▶ **Given data**
○ ○ ○ ○ ○

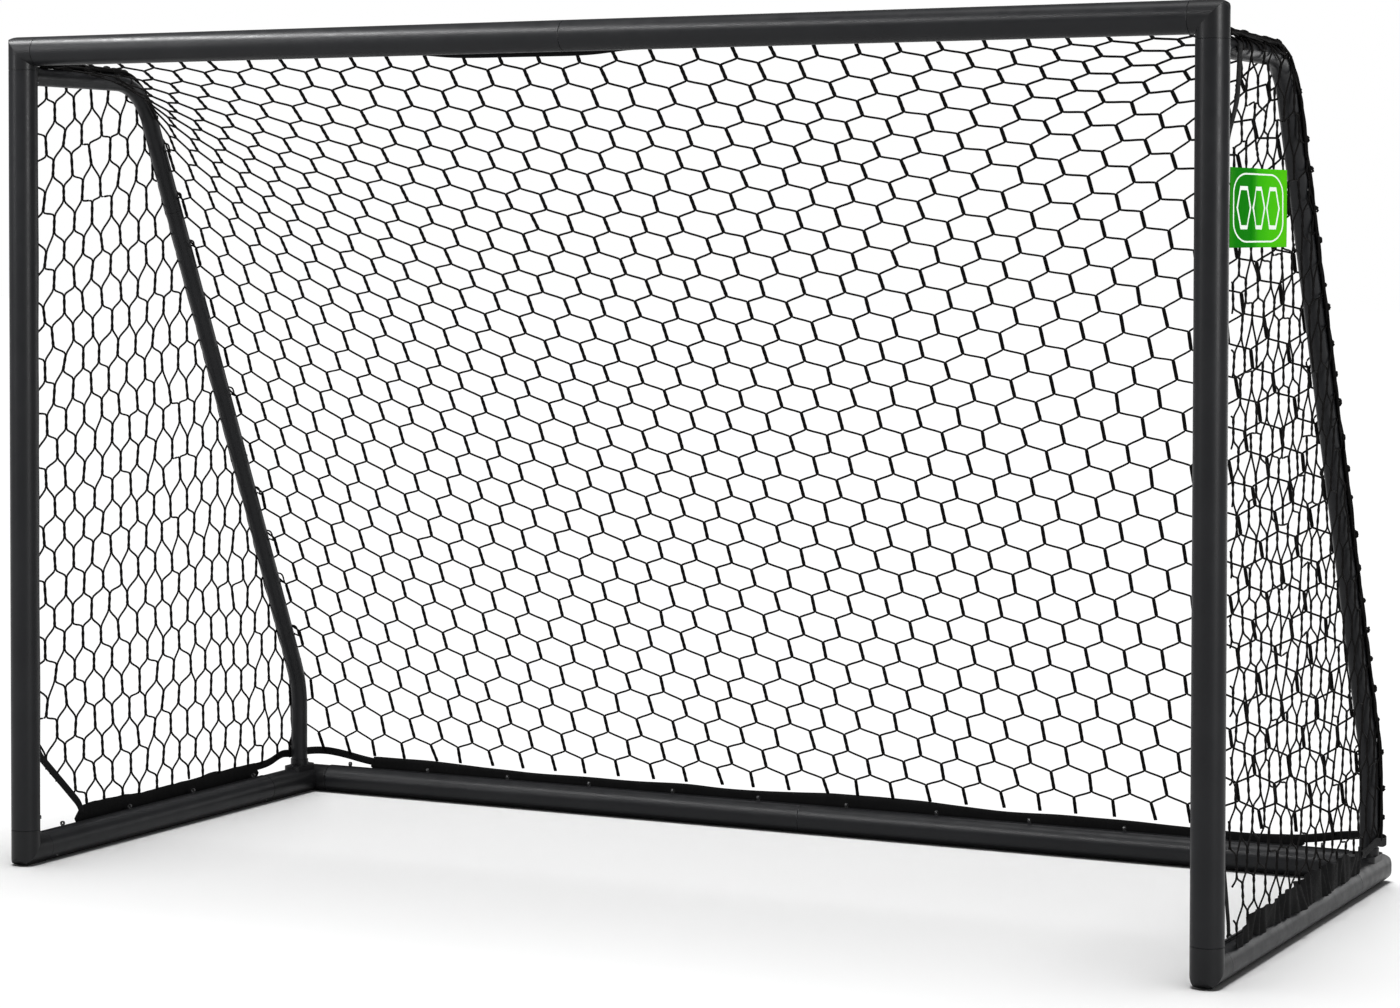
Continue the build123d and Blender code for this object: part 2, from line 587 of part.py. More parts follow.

○ ○ ○ ○ ○

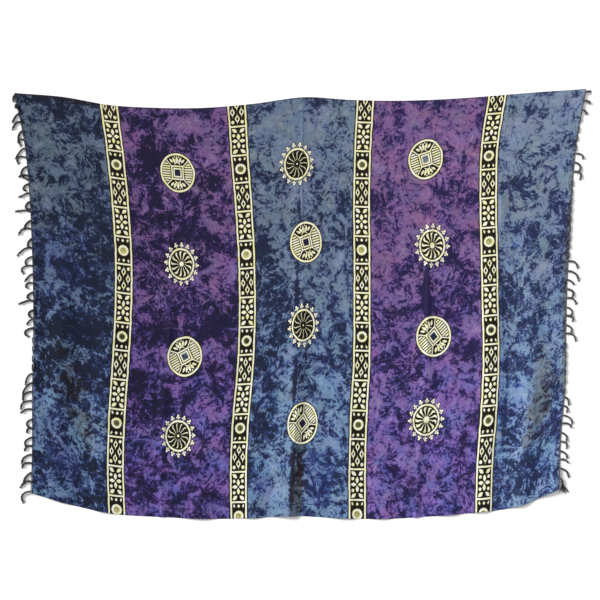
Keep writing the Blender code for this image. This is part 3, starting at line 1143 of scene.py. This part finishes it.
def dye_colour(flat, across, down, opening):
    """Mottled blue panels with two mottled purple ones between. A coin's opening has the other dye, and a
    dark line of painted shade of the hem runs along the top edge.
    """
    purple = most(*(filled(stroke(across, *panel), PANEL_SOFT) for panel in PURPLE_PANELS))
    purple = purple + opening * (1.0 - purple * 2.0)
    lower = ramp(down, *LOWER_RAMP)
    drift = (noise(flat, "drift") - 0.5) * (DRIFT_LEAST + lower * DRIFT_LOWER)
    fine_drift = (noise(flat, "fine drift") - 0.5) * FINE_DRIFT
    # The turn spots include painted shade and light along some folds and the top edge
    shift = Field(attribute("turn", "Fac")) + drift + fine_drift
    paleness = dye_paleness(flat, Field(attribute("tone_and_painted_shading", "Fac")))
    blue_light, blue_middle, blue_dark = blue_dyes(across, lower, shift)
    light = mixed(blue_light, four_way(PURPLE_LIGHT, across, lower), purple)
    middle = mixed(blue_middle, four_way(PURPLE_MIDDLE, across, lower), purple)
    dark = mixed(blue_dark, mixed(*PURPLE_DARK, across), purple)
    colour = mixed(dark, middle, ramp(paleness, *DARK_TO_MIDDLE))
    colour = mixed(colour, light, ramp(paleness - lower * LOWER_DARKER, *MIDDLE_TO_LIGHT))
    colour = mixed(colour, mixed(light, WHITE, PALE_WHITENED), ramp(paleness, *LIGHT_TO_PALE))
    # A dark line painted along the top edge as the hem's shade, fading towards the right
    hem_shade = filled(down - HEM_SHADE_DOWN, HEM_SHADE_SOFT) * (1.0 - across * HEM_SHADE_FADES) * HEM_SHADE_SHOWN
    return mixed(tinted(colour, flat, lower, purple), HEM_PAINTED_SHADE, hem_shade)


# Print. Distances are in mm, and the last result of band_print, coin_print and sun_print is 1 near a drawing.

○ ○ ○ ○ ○

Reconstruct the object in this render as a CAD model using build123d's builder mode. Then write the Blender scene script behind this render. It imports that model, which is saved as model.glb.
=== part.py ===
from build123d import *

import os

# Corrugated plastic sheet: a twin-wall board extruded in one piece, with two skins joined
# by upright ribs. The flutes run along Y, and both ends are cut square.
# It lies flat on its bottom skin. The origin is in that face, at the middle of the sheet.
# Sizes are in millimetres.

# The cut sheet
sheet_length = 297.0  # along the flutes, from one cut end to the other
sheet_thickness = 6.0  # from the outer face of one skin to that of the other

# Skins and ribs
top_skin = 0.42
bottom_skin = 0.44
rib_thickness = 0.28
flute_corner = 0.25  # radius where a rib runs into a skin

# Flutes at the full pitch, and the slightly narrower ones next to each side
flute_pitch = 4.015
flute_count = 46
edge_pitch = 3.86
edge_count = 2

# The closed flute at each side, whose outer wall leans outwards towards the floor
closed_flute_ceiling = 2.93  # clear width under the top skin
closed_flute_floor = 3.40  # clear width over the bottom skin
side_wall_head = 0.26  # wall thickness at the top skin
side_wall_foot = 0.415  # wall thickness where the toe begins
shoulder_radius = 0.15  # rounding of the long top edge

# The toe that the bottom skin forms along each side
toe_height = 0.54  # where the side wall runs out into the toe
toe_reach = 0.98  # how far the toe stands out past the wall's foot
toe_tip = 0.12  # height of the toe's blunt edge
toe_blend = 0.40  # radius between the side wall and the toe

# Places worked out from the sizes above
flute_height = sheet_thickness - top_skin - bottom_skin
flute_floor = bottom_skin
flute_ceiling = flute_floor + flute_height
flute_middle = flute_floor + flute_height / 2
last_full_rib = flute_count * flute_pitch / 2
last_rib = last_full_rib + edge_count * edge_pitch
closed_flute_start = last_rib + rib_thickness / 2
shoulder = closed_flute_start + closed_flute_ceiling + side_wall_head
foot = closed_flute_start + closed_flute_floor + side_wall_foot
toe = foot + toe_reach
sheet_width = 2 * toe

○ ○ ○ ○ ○

▶ **What you have to do**
This exercise asks for the lines from the line with "Keep writing the" to the line with "# Print. Distances", both lines included, set down exactly and with nothing else.

▶ **Answer to the problem**
Keep writing the Blender code for this image. This is part 3, starting at line 1143 of scene.py. This part finishes it.
def dye_colour(flat, across, down, opening):
    """Mottled blue panels with two mottled purple ones between. A coin's opening has the other dye, and a
    dark line of painted shade of the hem runs along the top edge.
    """
    purple = most(*(filled(stroke(across, *panel), PANEL_SOFT) for panel in PURPLE_PANELS))
    purple = purple + opening * (1.0 - purple * 2.0)
    lower = ramp(down, *LOWER_RAMP)
    drift = (noise(flat, "drift") - 0.5) * (DRIFT_LEAST + lower * DRIFT_LOWER)
    fine_drift = (noise(flat, "fine drift") - 0.5) * FINE_DRIFT
    # The turn spots include painted shade and light along some folds and the top edge
    shift = Field(attribute("turn", "Fac")) + drift + fine_drift
    paleness = dye_paleness(flat, Field(attribute("tone_and_painted_shading", "Fac")))
    blue_light, blue_middle, blue_dark = blue_dyes(across, lower, shift)
    light = mixed(blue_light, four_way(PURPLE_LIGHT, across, lower), purple)
    middle = mixed(blue_middle, four_way(PURPLE_MIDDLE, across, lower), purple)
    dark = mixed(blue_dark, mixed(*PURPLE_DARK, across), purple)
    colour = mixed(dark, middle, ramp(paleness, *DARK_TO_MIDDLE))
    colour = mixed(colour, light, ramp(paleness - lower * LOWER_DARKER, *MIDDLE_TO_LIGHT))
    colour = mixed(colour, mixed(light, WHITE, PALE_WHITENED), ramp(paleness, *LIGHT_TO_PALE))
    # A dark line painted along the top edge as the hem's shade, fading towards the right
    hem_shade = filled(down - HEM_SHADE_DOWN, HEM_SHADE_SOFT) * (1.0 - across * HEM_SHADE_FADES) * HEM_SHADE_SHOWN
    return mixed(tinted(colour, flat, lower, purple), HEM_PAINTED_SHADE, hem_shade)


# Print. Distances are in mm, and the last result of band_print, coin_print and sun_print is 1 near a drawing.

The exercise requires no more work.